Investigations of single-wall carbon nanotube growth by time-restricted laser vaporization

The growth times of single-wall carbon nanotubes (SWNT’s) within a high-temperature laser-vaporization (LV) reactor were measured and adjusted through in situ imaging of the plume of laser-ablated material using Rayleigh-scattered light induced by time-delayed, 308-nm laser pulses. Short SWNT’s were synthesized by restricting the growth time to less than 20 ms for ambient growth temperatures of 760–1100 °C. Statistical analysis of transmission electron microscope photographs indicated most-probable lengths of 35–77 nm for these conditions. Raman spectra ${(E}_{\mathrm{ex}}=1.96\mathrm{}$ and 2.41 eV) of the short nanotubes indicate that they are well-formed SWNT’s. The temperature of the particles in the vortex-ring-shaped plume during its thermalization to the oven temperature was estimated by collecting its blackbody emission spectra at different spatial positions inside the oven and fitting them to Planck’s law.
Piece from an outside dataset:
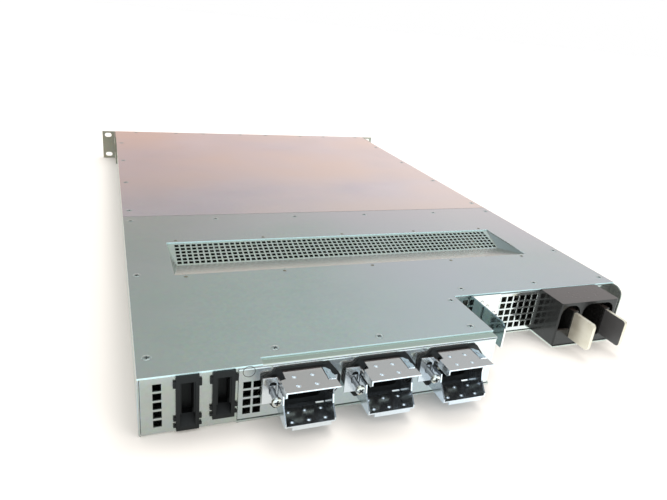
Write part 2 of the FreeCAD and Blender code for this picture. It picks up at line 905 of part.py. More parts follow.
def clamp_channel(centre):
    """Lower half of a cord clamp: floor, two side walls and tabs under the flange screws."""
    half = channel_half_width
    wall = clamp_sheet
    rear = -inlet_flange_thickness - clamp_gap
    front = -channel_depth
    riser = front + riser_from_front
    top = channel_floor + clamp_opening
    low = channel_floor - wall
    floor = box(centre - half, centre + half, front, rear, low, channel_floor)
    lip = box(
        centre - half + 5, centre + half - 3, front, front + wall, channel_floor - channel_lip,
        channel_floor,
    )
    left_wall = plate(
        [
            (rear, low), (front, low), (front, channel_floor + 2), (front + 8, channel_floor + 11),
            (front + 9, channel_left_top), (rear, channel_left_top),
        ],
        in_side_view, Vector(wall, 0, 0),
    )
    left_wall.translate(Vector(centre - half, 0, 0))
    right_wall = plate(
        [
            (rear, low), (front, low), (front, channel_floor + 2), (riser - 1.6, channel_floor + 9),
            (riser, channel_floor + 15), (riser, top + wall), (riser + 3.9, top + wall),
            (rear, channel_floor + 15),
        ],
        in_side_view, Vector(wall, 0, 0),
    )
    right_wall.translate(Vector(centre + half - wall, 0, 0))
    right = centre + half
    top_flange = plate(
        [
            (right - 5, riser), (right, riser), (right, riser + 4.4), (right - 0.8, riser + 5.4),
            (right - 0.8, riser + 9.9), (right - 3.6, rear - 1), (right - 5, rear - 1),
        ],
        in_plan_view, Vector(0, 0, wall),
    )
    top_flange.translate(Vector(0, 0, top))
    tab_rear = -inlet_flange_thickness
    tab_low = inlet_height - 6
    tabs = [
        box(
            centre - half - 7, centre - half + wall, tab_rear - wall, tab_rear,
            tab_low, channel_left_top,
        ),
        box(
            centre + half - wall, centre + half + 7, tab_rear - wall, tab_rear,
            tab_low, inlet_height + 6,
        ),
    ]
    holes = [
        rod(
            inlet_hole_radius, Vector(centre + side * inlet_hole_offset, tab_rear - 3, inlet_height),
            Vector(0, 1, 0), 6,
        )
        for side in (-1, 1)
    ]
    slot = box(centre + 10, centre + 16, rear - 3, rear - 1.2, low - 1, channel_floor + 1)
    bumps = [
        dimple(centre + across, front + along, channel_floor - 0.01, Vector(0, 0, 1))
        for across in (-11.5, 0, 11.5)
        for along in (4.5, 14.5)
    ]
    rivets = [
        rod(rivet_radius, Vector(right - 2.5, riser + along, top + wall - 0.01),
            Vector(0, 0, 1), rivet_height)
        for along in (1.8, 8.3)
    ]
    channel = joined([floor, lip, left_wall, right_wall, top_flange] + tabs + bumps + rivets)
    return channel.cut(holes + [slot])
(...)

These data, along with detailed oven temperature profiles, were used to deduce a complete picture of the time spent by the plume at high growth temperatures (760–1100 °C). The upper and lower limits of the growth rates of SWNT’s were estimated as 0.6 and 5.1 μm/s for the typical nanosecond Nd:YAG laser-vaporization conditions used in this study. These measurements permit the completion of a general picture of SWNT growth by LV based on imaging, spectroscopy, and pyrometry of ejected material at different times after ablation, which confirms our previous measurements that the majority of SWNT growth occurs at times greater than 20 ms after LV by the conversion of condensed phase carbon.